Isotopic and palynological evidence for a new Early Jurassic environmental perturbation

Authors:

Riding et al

Abstract:

The Early Jurassic Epoch was a predominantly greenhouse phase of Earth history, but a comprehensive understanding of its climate dynamics is hampered by a lack of high resolution multi-proxy environmental records. Here we report a geologically brief (approximately several hundred thousand years) negative carbon isotope excursion (CIE) of 2–3‰ in both marine and terrestrial materials, recognised for the first time for the Late Sinemurian Substage (Early Jurassic, ~ 194 Ma) of eastern England. The Late Sinemurian carbon isotope excursion, which is termed the S-CIE herein, is accompanied by peaks in the abundance of the pollen grain Classopollis classoides and the dinoflagellate cyst Liasidium variabile. Classopollis classoides was thermophilic and is a reliable proxy for hot/warm climatic conditions.
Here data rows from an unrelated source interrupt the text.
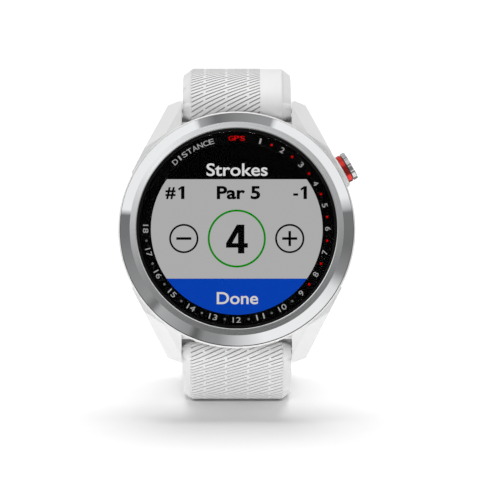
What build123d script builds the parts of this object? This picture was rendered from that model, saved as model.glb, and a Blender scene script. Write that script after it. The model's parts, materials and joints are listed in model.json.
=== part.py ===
from build123d import *
from math import cos, radians, sin
import os

# Golf GPS watch, standing on its opened silicone strap with the dial facing -Y.
# The head is modelled in the watch's own frame (X to 3 o'clock, Y to 12 o'clock,
# Z out of the glass, Z = 0 on the back cover) and then tilted onto the stand.
# Lengths are in millimetres, angles in degrees.

# ---- Driving dimensions -------------------------------------------------------
LEAN = 12.0                # how far the dial leans back from upright
CASE_R = 21.7              # white rim under the bezel
CASE_WALL_R = 21.2
CAVITY_R = 18.6
CASE_BOTTOM = 1.45
CASE_TOP = 8.2
RIM_Z = 7.0                # underside of the rim between the lugs
THICKNESS = 11.5           # back cover to top of bezel

BEZEL_R = 21.3
BEZEL_RING_R = 19.5        # where the polished cone meets the brushed ring
BEZEL_INNER_R = 18.3
DISPLAY_R = 15.75          # visible display

STRAP_W = 20.0
LUG_GAP = 20.2
BAR_Y = 22.2               # spring bar centre, from the dial's centre
BAR_Z = 3.8
WALL_Y = 19.9              # case wall behind the strap's barrel

BUTTON_ANGLE = 30.0        # above 3 o'clock
BUTTON_Z = 4.9
BOSS_END = 22.3
ACCENT_LOW = 22.4
WASHER_LOW = 23.2
CAP_LOW = 23.4
CAP_END = 24.2

BARREL_R = 2.0             # finished radius of the strap's end around its bar
BAND_T = 2.8               # finished strap thickness
TREAD_T = 0.2              # depth left for the patterned outer skin
FLAT_W = 16.5              # flat outer face of the strap between its bevels
BEVEL_DEPTH = 1.3
RELEASE_TRAVEL = 1.2

# A strap path is a list of moves: a bend (radius, turn) or a run (length, 0).
# Turns are written as the lower strap makes them; the upper strap turns the other way.
# A shoulder starts at its tilt from the dial's plane and ends level with the floor.
LOWER_TILT = 45.0
LOWER_SHOULDER = [(9.0, 23.0), (9.2, 0), (12.0, 11.0), (3.5, 0), (5.0, 23.0)]
UPPER_TILT = 26.0
UPPER_SHOULDER = [(9.0, 26.0), (2.0, 0), (17.0, 26.0)]

FLOOR_RUN = 38.0
TAIL_BEND_R = 38.0
TAIL_TURN = 65.0
TREAD_TURN = 12.0          # part of the tail bend that still carries the pattern
TAIL_RUN = 22.0
HOLES = 8
HOLE_PITCH = 5.5
TIP_R = 10.0

TOP_RUN = 4.0
BACK_BEND_R = 20.0
BACK_TREAD_TURN = 60.0
BACK_RUN = 20.0

TUBE_R = 0.75
TIP_PIN_R = 0.4
CLEARANCE = 0.05           # running clearance on pins


# ---- Frames and small helpers -------------------------------------------------
def tube(outer, inner, low, high):
    """A ring or pipe about Z."""
    ring = Circle(outer) - Circle(inner)
    return Pos(0, 0, low) * extrude(ring, high - low)


def disc(radius, low, high):
    return Pos(0, 0, low) * extrude(Circle(radius), high - low)


def plate(width, depth, low, high, corner=0.5):
    return Pos(0, 0, low) * extrude(RectangleRounded(width, depth, corner), high - low)


def turned(points):
    """Solid of revolution about Z from a closed outline of (radius, height) corners."""
    return revolve(Plane.XZ * make_face(Polyline(*points, close=True)), Axis.Z)


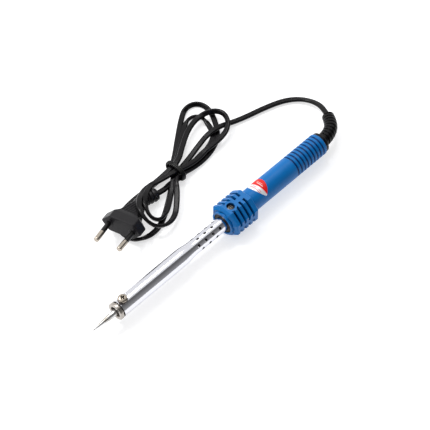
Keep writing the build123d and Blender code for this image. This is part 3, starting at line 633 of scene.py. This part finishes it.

Liasidium variabile is interpreted as thermophilic and eutrophic using multivariate statistics, its fluorescence properties being similar to living heterotrophic dinoflagellate cysts, and its association with C. classoides. Moreover, the morphological and ecological similarities of L. variabile to the Cenozoic genus Apectodinium are noteworthy. The co-occurrence of the acmes of C. classoides and L. variabile with a negative CIE is interpreted here as having wide geographical significance due to the marine and terrestrial carbon isotope signals being precisely in phase within an open marine setting. This is consistent with an oceanic–atmospheric injection of isotopically-light carbon, coupled with global warming and increased marginal marine nutrient supply, possibly the result of increased precipitation due to an enhanced hydrological cycle or a seasonally-stratified water column. A probable sea level rise of at least regional extent has been identified at the L. variabile event in other records, which supports this putative phase of global warming. All these features are common to the Paleocene/Eocene thermal maximum (PETM, ~ 56 Ma), and there are also similarities with the Early Toarcian oceanic anoxic event (T-OAE, ~ 182 Ma).